Display Example Images

Single band visualization

For a quick inspection, let's look at two images. The first image will allow the selection of any band (red, blue, green, nir, swir1, swir2) to produce a grey-scale image of any band. The second image will mask clouds with bright red on an RGB image. Select the desired acquisition (time slice) in the block below. You can select from 1 to #, where the max value is the number of time slices noted in the block above. Change the comment statements below to select the bands for the first image.


In [11]:
acquisition_number = 10
# select an acquisition number from 1 to "time" using the array limits above

In [12]:
%matplotlib inline
# landsat_dataset.red.isel(time = acquisition_number).plot(cmap = "Greys")
landsat_dataset.green.isel(time = acquisition_number).plot(cmap = "Greys")
# landsat_dataset.blue.isel(time = acquisition_number).plot(cmap = "Greys")
#landsat_dataset.nir.isel(time = acquisition_number).plot(cmap = "Greys")
#landsat_dataset.swir1.isel(time = acquisition_number).plot(cmap = "Greys")
#landsat_dataset.swir2.isel(time = acquisition_number).plot(cmap = "Greys")


Out[12]:
<matplotlib.collections.QuadMesh at 0x7fbe0abb4e80>

Define Cloud Masking Function

Removes clouds and cloud shadows based on the Landsat pixel QA information This is only for reference ... nothing to modify here


In [13]:
import numpy as np  

def generate_cloud_mask(dataset, include_shadows = False):
    #Create boolean Masks for clear and water pixels
    clear_pixels = dataset.pixel_qa.values == 2  + 64
    water_pixels = dataset.pixel_qa.values == 4  + 64
    shadow_pixels= dataset.pixel_qa.values == 8 + 64
    
    a_clean_mask = np.logical_or(clear_pixels, water_pixels)
    
    if include_shadows:
        a_clean_mask = np.logical_or(a_clean_mask, shadow_pixels)
        
    return np.invert(a_clean_mask)

def remove_clouds(dataset, include_shadows = False):
    #Create boolean Masks for clear and water pixels
    clear_pixels = dataset.pixel_qa.values == 2  + 64
    water_pixels = dataset.pixel_qa.values == 4  + 64
    shadow_pixels= dataset.pixel_qa.values == 8 + 64
    
    a_clean_mask = np.logical_or(clear_pixels, water_pixels)
    
    if include_shadows:
        a_clean_mask = np.logical_or(a_clean_mask, shadow_pixels)
        
    return dataset.where(a_clean_mask)

Mask clouds from your selected acquisition and visualize the scene and mask

Now we will look at two RGB images where the second image includes the cloud, cloud shadow and no data mask in RED. Also, the scene is the same as the acquistion selected above.


In [14]:
cloud_mask = generate_cloud_mask(landsat_dataset)
cloudless = remove_clouds(landsat_dataset)

In [15]:
import matplotlib.pyplot as plt
from utils.data_cube_utilities.dc_rgb import rgb

rgb(landsat_dataset,at_index = acquisition_number)
plt.show()



In [16]:
red = [255,0,0]

In [17]:
rgb(landsat_dataset,at_index = acquisition_number,paint_on_mask = [(cloud_mask, red)])


Out[17]:
(<Figure size 720x28155.8 with 1 Axes>,
 <matplotlib.axes._subplots.AxesSubplot at 0x7fbdb12f5828>)
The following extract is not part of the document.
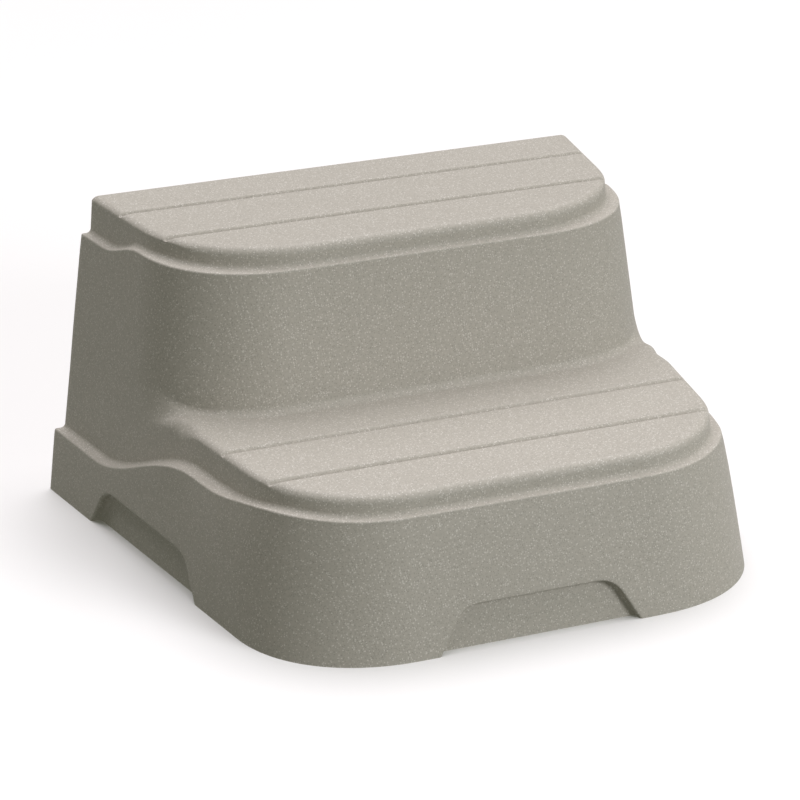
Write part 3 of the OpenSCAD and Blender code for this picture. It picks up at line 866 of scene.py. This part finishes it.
def bolt_tree():
    """A washer, a chamfered hexagon head and a shank at each point of the incoming mesh. The point is where
    the washer meets the boss."""
    tree = bpy.data.node_groups.new("boss_fasteners", "GeometryNodeTree")
    tree.interface.new_socket("Geometry", in_out="INPUT", socket_type="NodeSocketGeometry")
    tree.interface.new_socket("Geometry", in_out="OUTPUT", socket_type="NodeSocketGeometry")
    for name in BOLT_SIZES:
        tree.interface.new_socket(name, in_out="INPUT", socket_type="NodeSocketFloat")
    size = node(tree, "NodeGroupInput").outputs

    # the washer is a rounded section swept round a circle
    band = maths(tree, "SUBTRACT", size["Washer Radius"], size["Washer Hole"])
    middle = maths(tree, "MULTIPLY", maths(tree, "ADD", size["Washer Radius"], size["Washer Hole"]), 0.5)
    inputs = {"Resolution": 48, "Radius": middle}
    circle = node(tree, "GeometryNodeCurvePrimitiveCircle", inputs).outputs["Curve"]
    inputs = {"Width": band, "Height": size["Washer Thickness"]}
    section = node(tree, "GeometryNodeCurvePrimitiveQuadrilateral", inputs).outputs["Curve"]
    inputs = {"Curve": section, "Radius": size["Washer Edge"], "Count": 3}
    section = node(tree, "GeometryNodeFilletCurve", inputs, mode="POLY").outputs["Curve"]
    inputs = {"Curve": circle, "Profile Curve": section}
    washer = node(tree, "GeometryNodeCurveToMesh", inputs).outputs["Mesh"]
    washer = lifted(tree, washer, maths(tree, "MULTIPLY", size["Washer Thickness"], -0.5))

    # the head hangs under the washer, with its chamfer at the bottom
    block_height = maths(tree, "SUBTRACT", size["Head Height"], size["Head Chamfer"])
    inputs = {"Vertices": 6, "Radius": size["Head Radius"], "Depth": block_height}
    block = node(tree, "GeometryNodeMeshCylinder", inputs).outputs["Mesh"]
    block_middle = maths(tree, "MULTIPLY", block_height, -0.5)
    block = lifted(tree, block, maths(tree, "SUBTRACT", block_middle, size["Washer Thickness"]))
    narrow = maths(tree, "SUBTRACT", size["Head Radius"], size["Head Chamfer"])
    inputs = {"Vertices": 6, "Radius Bottom": narrow, "Radius Top": size["Head Radius"]}
    inputs["Depth"] = size["Head Chamfer"]
    chamfer = node(tree, "GeometryNodeMeshCone", inputs).outputs["Mesh"]
    head_end = maths(tree, "ADD", size["Washer Thickness"], size["Head Height"])
    chamfer = lifted(tree, chamfer, maths(tree, "MULTIPLY", head_end, -1.0))

    # the shank goes up through the washer and into the insert
    inputs = {"Vertices": 24, "Radius": size["Shank Radius"], "Depth": size["Shank Length"]}
    shank = node(tree, "GeometryNodeMeshCylinder", inputs).outputs["Mesh"]
    shank_middle = maths(tree, "MULTIPLY", size["Shank Length"], 0.5)
    shank = lifted(tree, shank, maths(tree, "SUBTRACT", shank_middle, size["Washer Thickness"]))

    bolt = tree.nodes.new("GeometryNodeJoinGeometry")
    for piece in (washer, block, chamfer, shank):
        tree.links.new(piece, bolt.inputs[0])
    inputs = {"Points": size["Geometry"], "Instance": bolt.outputs[0]}
    all_bolts = node(tree, "GeometryNodeInstanceOnPoints", inputs).outputs["Instances"]
    real = node(tree, "GeometryNodeRealizeInstances", {"Geometry": all_bolts}).outputs[0]
    inputs = {"Geometry": real, "Material": stainless_steel}
    finished = node(tree, "GeometryNodeSetMaterial", inputs).outputs[0]
    node(tree, "NodeGroupOutput", {"Geometry": finished})
    return tree


bolt_points = [
    (x, y + REAR_Y, tread - WALL - BOARD_THICKNESS)
    for x in (-BOSS_X, BOSS_X)
    for y, tread in BOSS_PLACES
]
bolt_mesh = bpy.data.meshes.new("boss_fasteners")
bolt_mesh.from_pydata(bolt_points, [], [])
bolts = bpy.data.objects.new("boss_fasteners", bolt_mesh)
bpy.context.scene.collection.objects.link(bolts)
maker = bolts.modifiers.new("boss_fasteners", "NODES")
maker.node_group = bolt_tree()
for item in maker.node_group.interface.items_tree:
    if item.name in BOLT_SIZES:
        maker[item.identifier] = BOLT_SIZES[item.name]
bolts.data = bpy.data.meshes.new_from_object(bolts.evaluated_get(bpy.context.evaluated_depsgraph_get()))
bolts.modifiers.clear()
bolts.data.shade_smooth()
bolts.data.set_sharp_from_angle(angle=np.radians(32))
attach(bolts, "root")
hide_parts("boss_bolts", "boss_washers")


# ---- Screws ----
# Flat-headed stainless screws that hold the tread boards and the rails to the stringers.
# They are driven until the heads are flush with the board.
dress(stainless_steel, "upper_board_screws", "lower_board_screws", "rail_screws")


# ---- Inserts ----
# Turned brass inserts, one in the bore of each boss, pressed in from below.
# They take the bolts, because a thread in the polyethylene itself would strip.
dress(drawn_metal("turned_brass", (0.45, 0.32, 0.12, 1), (0.70, 0.53, 0.24, 1), 0.25), "boss_inserts")


# ---- Stage: floor, lights and camera ----
# A plain pale floor that fills the view, a broad soft light overhead and a weaker one at the front right.
# The floor sends no diffuse light back to the steps, so that the walls keep their shading.
FLOOR_SIZE = 30.0


def pale_floor():
    material, tree, shader, place = finish_named("pale_floor", Roughness=0.9)
    tone = blended(tree, noise(tree, place, 1.5, 2.0), (0.88, 0.88, 0.88, 1), (0.90, 0.90, 0.90, 1))
    tree.links.new(tone, shader.inputs["Base Color"])
    return material


floor_mesh = bpy.data.meshes.new("floor")
corners = [(x * FLOOR_SIZE / 2, y * FLOOR_SIZE / 2, 0) for x, y in ((-1, -1), (1, -1), (1, 1), (-1, 1))]
floor_mesh.from_pydata(corners, [], [(0, 1, 2, 3)])
floor = bpy.data.objects.new("floor", floor_mesh)
floor.data.materials.append(pale_floor())
bpy.context.scene.collection.objects.link(floor)
floor.visible_diffuse = False


def soft_light(name, kind, place, aim, colour, **settings):
    data = bpy.data.lights.new(name, kind)
    data.color = colour
    for setting, value in settings.items():
        setattr(data, setting, value)
    lamp = bpy.data.objects.new(name, data)
    lamp.location = place
    lamp.rotation_euler = (Vector(aim) - Vector(place)).to_track_quat("-Z", "Y").to_euler()
    bpy.context.scene.collection.objects.link(lamp)


soft_light(
    "overhead", "SUN", (0.4, 1.25, 4.0), (0, 0, 0), (1.0, 0.96, 1.0),
    energy=2.95, angle=np.radians(62)
)
soft_light(
    "front_right", "AREA", (2.4, -4.4, 1.9), (0, 0, 0.15), (0.98, 0.985, 1.0),
    shape="DISK", size=2.2, energy=132.0
)
world = bpy.data.worlds.new("studio")
world.use_nodes = True
world.node_tree.nodes["Background"].inputs["Color"].default_value = (0.97, 1.0, 0.84, 1)
world.node_tree.nodes["Background"].inputs["Strength"].default_value = 0.21
bpy.context.scene.world = world
bpy.context.scene.view_settings.view_transform = "Standard"

CAMERA_AZIMUTH = np.radians(-22.63)
CAMERA_ELEVATION = np.radians(22.14)
CAMERA_ROLL = np.radians(-0.227)
CAMERA_DISTANCE = 4.0
CAMERA_AIM = Vector((0.0124, 0.1356, 0.1227))
back = Vector((
    np.sin(CAMERA_AZIMUTH) * np.cos(CAMERA_ELEVATION),
    -np.cos(CAMERA_AZIMUTH) * np.cos(CAMERA_ELEVATION),
    np.sin(CAMERA_ELEVATION)
))
right = Vector((np.cos(CAMERA_AZIMUTH), np.sin(CAMERA_AZIMUTH), 0))
turned = right * np.cos(CAMERA_ROLL) + back.cross(right) * np.sin(CAMERA_ROLL)
axes = Matrix((turned, back.cross(turned), back)).transposed()
camera = bpy.data.objects.new("camera", bpy.data.cameras.new("camera"))
camera.data.sensor_width = 36.0
camera.data.lens = 144.0
camera.matrix_world = Matrix.Translation(CAMERA_AIM + back * CAMERA_DISTANCE) @ axes.to_4x4()
bpy.context.scene.collection.objects.link(camera)
bpy.context.scene.camera = camera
Cleaning up the clouds and creating a cloud-free mosaic

Remember that this process will filter clouds from the entire time series stack

Most Recent Pixel Mosaic
Masks clouds from imagery and uses the most recent cloud-free pixels.


In [18]:
from utils.data_cube_utilities.dc_mosaic import create_mosaic

def mrf_mosaic(dataset):
    # The mask here is based on pixel_qa products. It comes bundled in with most Landsat Products.
    cloud_free_boolean_mask = np.invert(generate_cloud_mask(dataset))
    return create_mosaic(dataset, clean_mask = cloud_free_boolean_mask)

In [19]:
recent_composite = mrf_mosaic(landsat_dataset)

In [20]:
recent_composite.nir.plot(cmap = "Greys")


Out[20]:
<matplotlib.collections.QuadMesh at 0x7fbdb1321748>

In [21]:
rgb(recent_composite)


Out[21]:
(<Figure size 720x720 with 1 Axes>,
 <matplotlib.axes._subplots.AxesSubplot at 0x7fbdc03abe80>)

Median Mosaic
Masks clouds from imagery using the median valued cloud-free pixels in the time series


In [22]:
from utils.data_cube_utilities.dc_mosaic import create_median_mosaic

def median_mosaic(dataset):
    # The mask here is based on pixel_qa products. It comes bundled in with most Landsat Products.
    cloud_free_boolean_mask = np.invert(generate_cloud_mask(dataset))
    return create_median_mosaic(dataset, clean_mask = cloud_free_boolean_mask)

In [23]:
median_composite = median_mosaic(landsat_dataset)

In [24]:
median_composite.nir.plot(cmap = "Greys")


Out[24]:
<matplotlib.collections.QuadMesh at 0x7fbdc032e1d0>

In [25]:
rgb(median_composite)


Out[25]:
(<Figure size 720x720 with 1 Axes>,
 <matplotlib.axes._subplots.AxesSubplot at 0x7fbdc02b4828>)

Select bands used for clustering


In [26]:
cluster_bands = ['red', 'green', 'blue', 'swir1']

Perform K-Means clustering and view the output


In [27]:
def figure_ratio(ds, fixed_width = 10):
    width = fixed_width
    height = len(ds.latitude) * (fixed_width / len(ds.longitude))
    return (width, height)

In [28]:
from utils.data_cube_utilities.dc_clustering import kmeans_cluster_dataset

# change the number of clusters in the line below, as desired
# this example uses the "median composite" image from above
classification_x =  kmeans_cluster_dataset(median_composite, cluster_bands, n_clusters=8)

In [29]:
# plot the k-mean classification result 
classification_x.plot(figsize = figure_ratio(classification_x))


Out[29]:
<matplotlib.collections.QuadMesh at 0x7fbdb9f73e10>